In his left hand he carried a Spyderco Warrior combat knife, in his right hand a crude fifteen-inch galvanized iron pipe with the bottom taped for a secure grip. A beautifully designed and expertly honed cutting tool in one hand. A crude bludgeon in the other.

Demarco moved like a wraith behind the five men shooting at Manny. They never saw or heard him. Even if they had, there wasn’t much they could have done about it.

Demarco’s first slash severed the thick hamstrings on the legs of the two men leaning over the SUV’s hood. One fast hard slash cut through the muscles and tendons of four legs. Both men screamed, reached backward toward the searing pain, turning toward the iron pipe that smashed into their heads with two fast hits. Both were down in just under three seconds.

The third shooter, leaning over the roof of the SUV, turned toward Demarco as the pipe crunched into the middle of his forehead, splitting the skin, breaking his nose, and knocking him unconscious. The combat knife’s blade swept down and sliced through the arm that held his gun, cutting through muscle and tendon, all the way into the hard humerus bone just above the elbow.

The fourth shooter holding the rifle turned it toward Demarco, but way too late. Demarco was already too close to him, the barrel of the rifle pointing past him. Demarco punched the iron pipe into his stomach and slashed the rifle out of his hands.

The last shooter crouched behind the back end of the SUV had been shooting with his left hand. He had to spin all the way around to get a shot at whoever was attacking them from his right.

Demarco wasn’t even breathing hard. He spun toward the last man, his back now against the SUV. He was so calm, so fast, that he actually had to wait a beat for the man to finish turning toward him, and then Demarco slashed his blade down on the man’s gun hand, cutting all the tendons running along the wrist to the thumb. Followed by a fast uppercut with the galvanized pipe that shattered the man’s left mandible, knocking him unconscious.
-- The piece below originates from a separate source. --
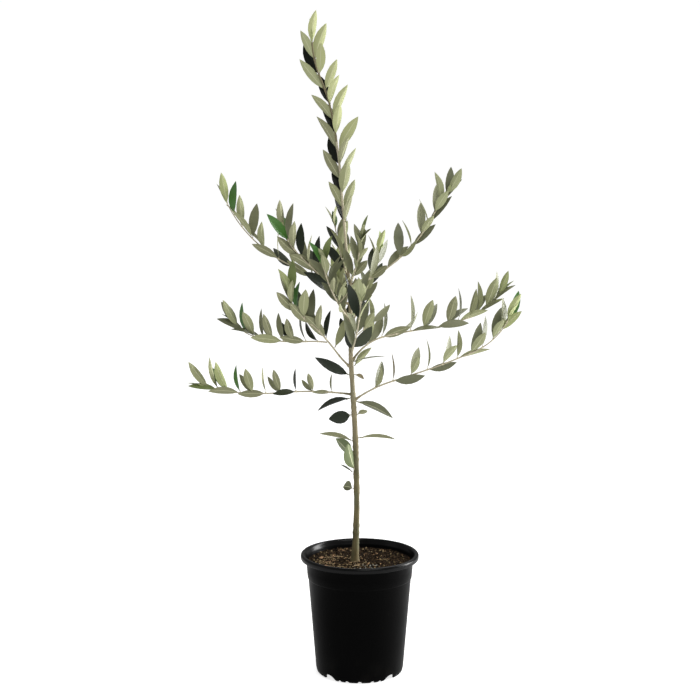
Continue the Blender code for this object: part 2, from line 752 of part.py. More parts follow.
def main():
    clear_scene()
    parts = new_collection("potted_olive_tree")
    cutters = new_collection("cutters", hidden=True)
    plastic, soil, bark, leaf = (new_material(*look) for look in (PLASTIC, SOIL, BARK, LEAF))

    make_pot(parts, cutters, plastic)
    make_soil(parts, soil)
    make_trunk(parts, bark)

    plan_shoots()
    limbs = [([trunk_at(low[0])[0], trunk_at(high[0])[0]], low[3])
             for low, high in zip(TRUNK_STATIONS, TRUNK_STATIONS[1:])]
    limbs += [(stretch(shoot.points, shoot.start, shoot.bare), shoot.radius)
              for shoot in SHOOTS if shoot.bare]
    pattern = leaf_pattern()
    corners = [vertex.co for vertex in pattern.vertices]
    faces = [tuple(face.vertices) for face in pattern.polygons]
    grown = {shoot.name: grow(shoot) for shoot in (LEADER, *SHOOTS)}
    kept = keep_own_space(grown, limbs, corners, faces)
    for shoot in (LEADER, *SHOOTS):
        if shoot.bare:
            make_bough(shoot, parts, bark)
        stems, leaves = grown[shoot.name]
        make_mass(shoot, stems, kept[shoot.name], pattern, parts, leaf)
        print(f"{shoot.name}: {len(kept[shoot.name])} of {len(leaves)} leaves")
    bpy.data.meshes.remove(pattern)
    print("leaves in all:", sum(len(leaves) for leaves in kept.values()))


main()
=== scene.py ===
# %% [markdown]
# # A young olive tree in its nursery pot
#
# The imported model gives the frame: a tapering pot, the soil in it, one slender
# trunk with its boughs, and a solid for the leaves of each shoot. This lesson
# dresses that frame. It makes a smooth moulded pot, loose potting soil, bark
# with relief, thin shoots, and several hundred leaves that follow the same
# growth rule as the solids, so that both have one outline.
#
# All sizes are in metres. +Z is up, -Y is the front, and the middle of the
# pot's underside is the origin.

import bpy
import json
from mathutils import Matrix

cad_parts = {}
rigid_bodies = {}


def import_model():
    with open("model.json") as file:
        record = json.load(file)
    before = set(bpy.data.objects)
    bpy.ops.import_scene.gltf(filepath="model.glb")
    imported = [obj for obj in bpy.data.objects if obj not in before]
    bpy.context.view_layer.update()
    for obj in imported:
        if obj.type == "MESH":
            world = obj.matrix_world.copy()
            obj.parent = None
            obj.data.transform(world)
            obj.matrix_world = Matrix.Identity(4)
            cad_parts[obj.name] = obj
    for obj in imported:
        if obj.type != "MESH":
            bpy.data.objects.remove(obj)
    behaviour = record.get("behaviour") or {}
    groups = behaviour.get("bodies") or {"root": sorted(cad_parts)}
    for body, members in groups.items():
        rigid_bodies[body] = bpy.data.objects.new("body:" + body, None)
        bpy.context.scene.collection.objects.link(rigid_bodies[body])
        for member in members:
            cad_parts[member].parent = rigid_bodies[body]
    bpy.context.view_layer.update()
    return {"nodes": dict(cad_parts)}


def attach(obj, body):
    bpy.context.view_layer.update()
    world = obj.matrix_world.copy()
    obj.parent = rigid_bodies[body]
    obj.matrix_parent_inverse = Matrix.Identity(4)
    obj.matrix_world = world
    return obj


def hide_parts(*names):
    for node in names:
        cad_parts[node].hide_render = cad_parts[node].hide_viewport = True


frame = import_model()
print("packed nodes:", len(frame["nodes"]))

# %% Modules and constants that every step uses
import json
import math
import random

import bmesh
import bpy
from mathutils import Matrix, Vector, kdtree, noise
from mathutils.bvhtree import BVHTree

BODY = "root"
SHARP_ANGLE = math.radians(35)
BOUGHS = sorted(name for name in frame["nodes"] if name.endswith("_bough"))
MASSES = sorted(name for name in frame["nodes"] if name.endswith("_foliage"))
print("boughs:", len(BOUGHS), "masses of leaves:", len(MASSES))

# %% [markdown]
# ## Camera
#
# A long lens keeps a tall, thin plant free of distortion. The camera stands
# a little above the middle of the crown and looks slightly down, so the soil
# shows as a narrow ellipse inside the rim.

# %% Camera
CAMERA_PLACE = (-0.0164, -3.6, 1.212)
CAMERA_PITCH = 10.33  # degrees below the level
CAMERA_LENS = 113.2  # millimetres, on a sensor 36 mm wide

camera_data = bpy.data.cameras.new("studio_camera")
camera_data.lens = CAMERA_LENS
camera_data.sensor_width = 36
camera = bpy.data.objects.new("studio_camera", camera_data)
camera.location = CAMERA_PLACE
camera.rotation_euler = (math.radians(90 - CAMERA_PITCH), 0, 0)
bpy.context.scene.collection.objects.link(camera)
bpy.context.scene.camera = camera
print("camera", CAMERA_PLACE, "lens", CAMERA_LENS, "mm")

# %% [markdown]
# ## Shader expressions
#
# Node trees are quick to read when they are written as sums. `Signal` wraps
# the output of a node, and its operators add Math nodes. `Finish` is one
# material: its `node` method adds any other node from a type, its settings
# and the values or links of its sockets.

# %% Signal: a node's output in an expression
class Signal:
    def __init__(self, finish, socket):
        self.finish = finish
        self.socket = socket

    def math(self, operation, first, second):
        return self.finish.node("Math", {"operation": operation}, {0: first, 1: second})

    def __add__(self, other):
        return self.math("ADD", self, other)

    def __rsub__(self, other):
        return self.math("SUBTRACT", other, self)

    def __mul__(self, other):
        return self.math("MULTIPLY", self, other)

    __radd__ = __add__
    __rmul__ = __mul__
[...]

He fell in a heap, his gun hand useless.

The gunfire had stopped almost as suddenly as it had started.

Manny Guzman smiled.

He stood up, holding the Mason jar filled with homemade napalm, the soaked piece of dish towel burning and smoking.
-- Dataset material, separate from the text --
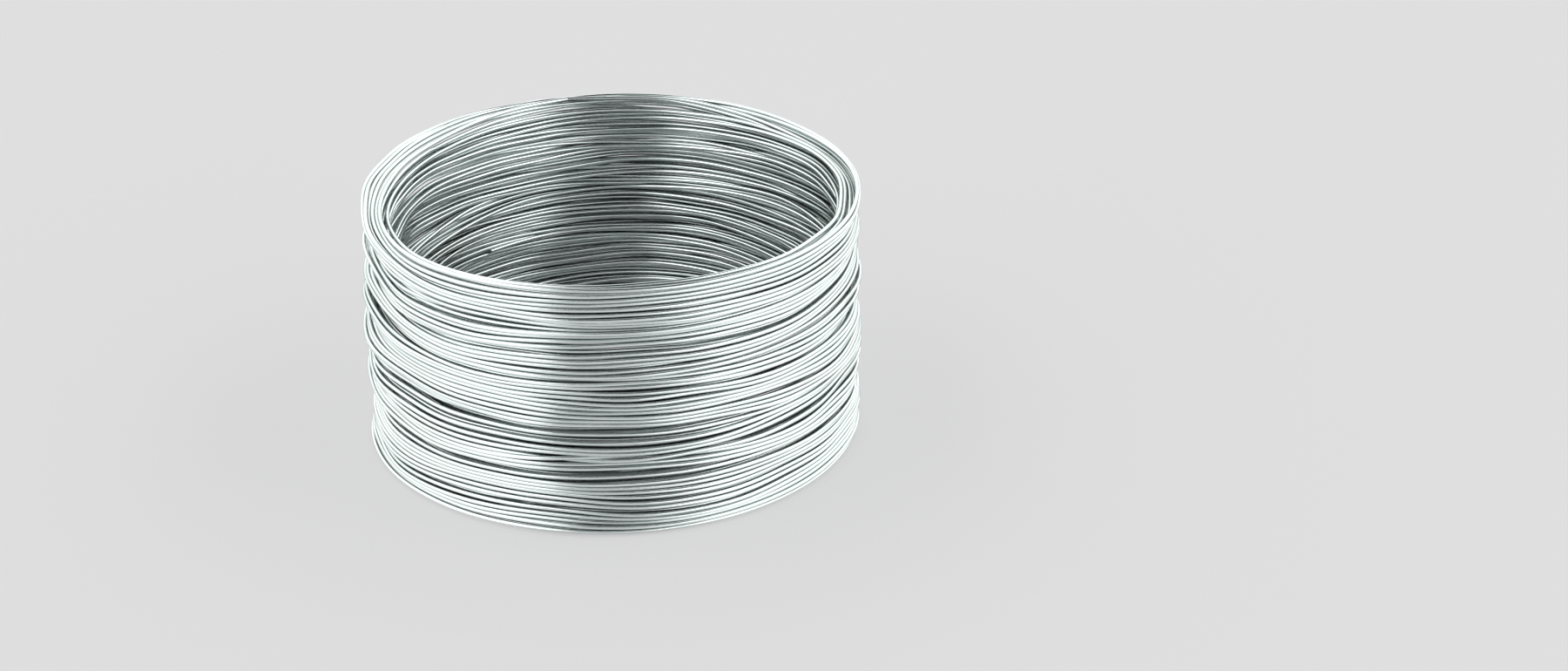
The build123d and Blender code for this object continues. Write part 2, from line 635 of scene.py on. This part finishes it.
def swept_wire(name, first, last):
    """The stretch of the wire between two steps, as a plain mesh."""
    path = path_object(name, route[first : last + 1])
    modifier = path.modifiers.new("sweep", "NODES")
    modifier.node_group = sweep
    set_inputs(
        modifier,
        {
            "Wire diameter": WIRE * MM,
            "Sides": SIDES,
            "Length before": float(step_lengths[:first].sum()),
            "Metal": wire_metal,
        },
    )
    made = path.evaluated_get(bpy.context.evaluated_depsgraph_get())
    mesh = bpy.data.meshes.new_from_object(made)
    path.modifiers.remove(modifier)
    path.data = mesh
    mesh.name = name
    return path


cuts = np.linspace(0, len(route) - 1, PIECES + 1).astype(int)
for number, (first, last) in enumerate(zip(cuts, cuts[1:]), start=1):
    name = f"wire_length_{number}"
    piece = swept_wire(name, first, last)
    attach(piece, "root")
    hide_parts("wire_coil")
    triangles = sum(len(face.vertices) - 2 for face in piece.data.polygons)
    print(name, "triangles:", triangles)

# %% [markdown]
# ## The studio
#
# Metal shows what is around it, so the studio is shapes before it is brightness. It is a
# light tent, white all round and overhead, with one dark slot behind the camera. The slot
# rises to the top of the tent and leans to the right. The wires show it as a darker band down
# the middle, outside and inside. One soft lamp stands in the slot, a little higher than the
# camera, and draws a pale line along each wire of the band.
#
# The floor is pale, and its colour makes the picture's background. To the metal it is white
# left and right of the coil and grey in front, as it would be in such a tent.

# %% Floor
FLOOR_RADIUS = 12.0  # m
FLOOR_GREY = hex_colour("#DEDEDE")
FLOOR_GLOW = 0.7  # share of its colour that the floor gives out to the camera
IN_METAL_SIDES = 1.0  # how bright the metal shows the floor left and right of the coil
IN_METAL_MIDDLE = 0.65  # and in front of it and behind it
BORE_EDGE = 4.0  # mm, across the wall of the coil, inside which the floor isn't white
EASE = {"interpolation_type": "SMOOTHSTEP"}


def pale_floor():
    """Pale backdrop paper, uncoated and so matt. To the metal it is white at the sides."""
    material, tree, shader = new_material("pale_matt_floor")
    shader.inputs["Roughness"].default_value = 0.9
    shader.inputs["Specular IOR Level"].default_value = 0.1
    shader.inputs["Base Color"].default_value = FLOOR_GREY
    rays = add_node(tree, "ShaderNodeLightPath").outputs
    place = add_node(tree, "ShaderNodeTexCoord").outputs["Object"]
    distance = add_node(
        tree, "ShaderNodeVectorMath", {0: place}, operation="LENGTH"
    ).outputs["Value"]

    across = add_node(tree, "ShaderNodeSeparateXYZ", {"Vector": place}).outputs["X"]
    either_side = add_node(tree, "ShaderNodeMath", {0: across}, operation="ABSOLUTE")
    sideways = add_node(
        tree, "ShaderNodeMath", {0: either_side, 1: distance}, operation="DIVIDE"
    )
    limits = {"From Min": 0.2, "From Max": 0.5, "To Min": IN_METAL_MIDDLE, "To Max": IN_METAL_SIDES}
    whiteness = add_node(tree, "ShaderNodeMapRange", {"Value": sideways, **limits}, **EASE)

    eye_glow = add_node(tree, "ShaderNodeEmission", {"Color": FLOOR_GREY})
    eye_share = add_node(
        tree, "ShaderNodeMath", {0: rays["Is Camera Ray"], 1: FLOOR_GLOW}, operation="MULTIPLY"
    )
    to_the_eye = add_node(tree, "ShaderNodeMixShader", {0: eye_share, 1: shader, 2: eye_glow})

    metal_glow = add_node(tree, "ShaderNodeEmission", {"Strength": whiteness})
    limits = {"From Min": (coil_radius - BORE_EDGE) * MM, "From Max": coil_radius * MM}
    outside_bore = add_node(tree, "ShaderNodeMapRange", {"Value": distance, **limits}, **EASE)
    metal_share = add_node(
        tree, "ShaderNodeMath", {0: rays["Is Glossy Ray"], 1: outside_bore}, operation="MULTIPLY"
    )
    surface = add_node(
        tree, "ShaderNodeMixShader", {0: metal_share, 1: to_the_eye, 2: metal_glow}
    )
    tree.links.new(surface.outputs[0], tree.nodes["Material Output"].inputs["Surface"])
    return material


bpy.ops.mesh.primitive_circle_add(vertices=96, radius=FLOOR_RADIUS, fill_type="NGON")
floor = bpy.context.object
floor.name = "floor"
floor.data.materials.append(pale_floor())
print("floor, m across:", 2 * FLOOR_RADIUS)

# %% The lamp in the slot
LAMP_PLACE = Vector((0, -1.68, 1.09))  # m
LAMP_TARGET = Vector((0, 0, 0.03))
LAMP_ACROSS = 1.6  # m
LAMP_UPRIGHT = 0.35
LAMP_RADIANCE = 1.6  # how bright its face looks, where 1 is white

lamp_data = bpy.data.lights.new("front_lamp", "AREA")
lamp_data.shape = "RECTANGLE"
lamp_data.size = LAMP_ACROSS
lamp_data.size_y = LAMP_UPRIGHT
lamp_data.energy = LAMP_RADIANCE * math.pi * LAMP_ACROSS * LAMP_UPRIGHT
lamp = bpy.data.objects.new("front_lamp", lamp_data)
lamp.location = LAMP_PLACE
lamp.rotation_mode = "QUATERNION"
lamp.rotation_quaternion = (LAMP_TARGET - LAMP_PLACE).to_track_quat("-Z", "Y")
bpy.context.scene.collection.objects.link(lamp)
print("lamp, W:", round(lamp_data.energy, 2))

# %% [markdown]
# ## The walls of the tent
#
# The walls are the world, and their brightness depends only on the direction. They are
# brighter in front, on the right and overhead. The slot is a stretch of directions in front,
# near X = 0, where the wall is left out. As it rises, it moves to the right and gets a little
# wider. Towards the zenith all directions crowd together, so X and Y are divided by a length
# that shrinks on the way up. Low down, a little light is added everywhere, and in the slot too.

# %% World: the directions in the tent
CROWDING = 0.3  # how much the length has shrunk at the zenith, as a share of its square

world = bpy.data.worlds.new("light_tent")
world.use_nodes = True
tent = world.node_tree
direction = add_node(tent, "ShaderNodeTexCoord").outputs["Generated"]
x, y, z = add_node(tent, "ShaderNodeSeparateXYZ", {"Vector": direction}).outputs

steepness = add_node(tent, "ShaderNodeMath", {0: z, 1: z}, operation="MULTIPLY")
room = add_node(
    tent, "ShaderNodeMath", {0: steepness, 1: -CROWDING, 2: 1.0}, operation="MULTIPLY_ADD"
)
narrowing = add_node(tent, "ShaderNodeMath", {0: room}, operation="SQRT")
backward = add_node(tent, "ShaderNodeMath", {0: y, 1: narrowing}, operation="DIVIDE")
rightward = add_node(tent, "ShaderNodeMath", {0: x, 1: narrowing}, operation="DIVIDE")
print("nodes for the directions:", len(tent.nodes))

# %% The slot
SLOT_LEFT = 0.16  # how far left of the middle it starts, in parts of a direction of length 1
SLOT_LEAN = 0.25  # how far it has moved to the right at its top
SLOT_WIDER = 0.14  # and the share by which it is wider there
SLOT_RISE = {"From Min": 0.1, "From Max": 0.6}  # the heights between which it moves
SLOT_EDGE = {"From Min": 0.33, "From Max": 0.43}  # half its width, inside and outside its edge

limits = {**SLOT_RISE, "To Min": SLOT_LEFT, "To Max": SLOT_LEFT - SLOT_LEAN}
lean = add_node(tent, "ShaderNodeMapRange", {"Value": z, **limits}, **EASE)
limits = {**SLOT_RISE, "To Min": 1.0, "To Max": 1.0 + SLOT_WIDER}
widening = add_node(tent, "ShaderNodeMapRange", {"Value": z, **limits}, **EASE)
across = add_node(tent, "ShaderNodeMath", {0: x, 1: lean}, operation="ADD")
from_slot = add_node(tent, "ShaderNodeMath", {0: across}, operation="ABSOLUTE")
sideways = add_node(tent, "ShaderNodeMath", {0: from_slot, 1: widening}, operation="DIVIDE")
beside = add_node(tent, "ShaderNodeMapRange", {"Value": sideways, **SLOT_EDGE}, **EASE)
limits = {"From Min": 0.5, "From Max": 0.9}
behind = add_node(tent, "ShaderNodeMapRange", {"Value": backward, **limits}, **EASE)
wall = add_node(tent, "ShaderNodeMath", {0: beside, 1: behind}, operation="MAXIMUM")
print("nodes with the slot:", len(tent.nodes))

# %% The brightness of the walls
WALL_BRIGHT = 1.27
ROOF_BRIGHT = 1.72
FRONT_BRIGHTER = 0.25
RIGHT_BRIGHTER = 0.25
LOW_BRIGHTER = 0.3  # at the horizon, in the slot too

limits = {"From Min": 0.0, "From Max": -0.5, "To Max": FRONT_BRIGHTER}
nearer = add_node(tent, "ShaderNodeMapRange", {"Value": backward, **limits}, **EASE)
limits = {"From Min": 0.0, "From Max": 0.5, "To Max": RIGHT_BRIGHTER}
right = add_node(tent, "ShaderNodeMapRange", {"Value": rightward, **limits}, **EASE)
limits = {"From Min": 0.3, "From Max": 0.7, "To Min": WALL_BRIGHT, "To Max": ROOF_BRIGHT}
overhead = add_node(tent, "ShaderNodeMapRange", {"Value": z, **limits}, **EASE)
brightness = add_node(tent, "ShaderNodeMath", {0: nearer, 1: right}, operation="ADD")
brightness = add_node(tent, "ShaderNodeMath", {0: brightness, 1: overhead}, operation="ADD")
limits = {"From Min": 0.75, "From Max": 0.0, "To Max": LOW_BRIGHTER}
lower = add_node(tent, "ShaderNodeMapRange", {"Value": z, **limits}, **EASE)
strength = add_node(
    tent, "ShaderNodeMath", {0: wall, 1: brightness, 2: lower}, operation="MULTIPLY_ADD"
)
tent.links.new(strength.outputs[0], tent.nodes["Background"].inputs["Strength"])
tent.nodes["Background"].inputs["Color"].default_value = hex_colour("#FFFFFF")
bpy.context.scene.world = world
bpy.context.scene.view_settings.view_transform = "Standard"
print("nodes in the tent:", len(tent.nodes))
He stepped out from behind the light pole and stepped toward the SUV, taking no chance that he would be throwing it from too far away. But Manny had forgotten about the driver. He had apparently followed orders by staying in the SUV, but now that he saw Manny approaching with a flaming bomb of some sort, he jumped out onto the street, gun in his hand.

He took aim. Manny overhanded the jar like a major league pitcher. The driver fired. Manny threw. Bullet versus firebomb.

The momentum of Manny’s throw pulled him down low. The bullet missed his chest, but caught him on the top of his right shoulder, gouging out a trail of flesh and blasting through the top tip of his clavicle.

The jar shattered. The homemade napalm splattered into the gasoline. The driver pulled off a panicked second shot, but Demarco Jones had already thrown his iron pipe. It smashed into the driver’s back. The shot went wide. A soft whump sounded and everything burst into a roaring black inferno of flames.

*

Stepanovich’s men were caught between two impulses.

Shoot back at whoever had shot up their SUV. Or, keep running through the lot to get into position behind Beck’s building to intercept anybody fleeing the flames clearly visible on Conover Street.

Stepanovich stood near the middle of the lot, about twenty yards back from Beck’s building, yelling orders.

Beck moved closer to the gate now, to keep his eye on what Stepanovich and his men were doing.

His original plan had depended on the cops being in the neighborhood by now, responding to gunshots, while Manny, Ciro, Demarco, and Joey got the hell out of the area.

He looked across the street to make sure that the Porsche was moving. It was. Ciro and Joey B were driving out of the lot to swing around to get Manny, who should be running as fast as his old legs would carry him into the empty industrial lot opposite Beck’s building where Ciro and Joey would pick him up.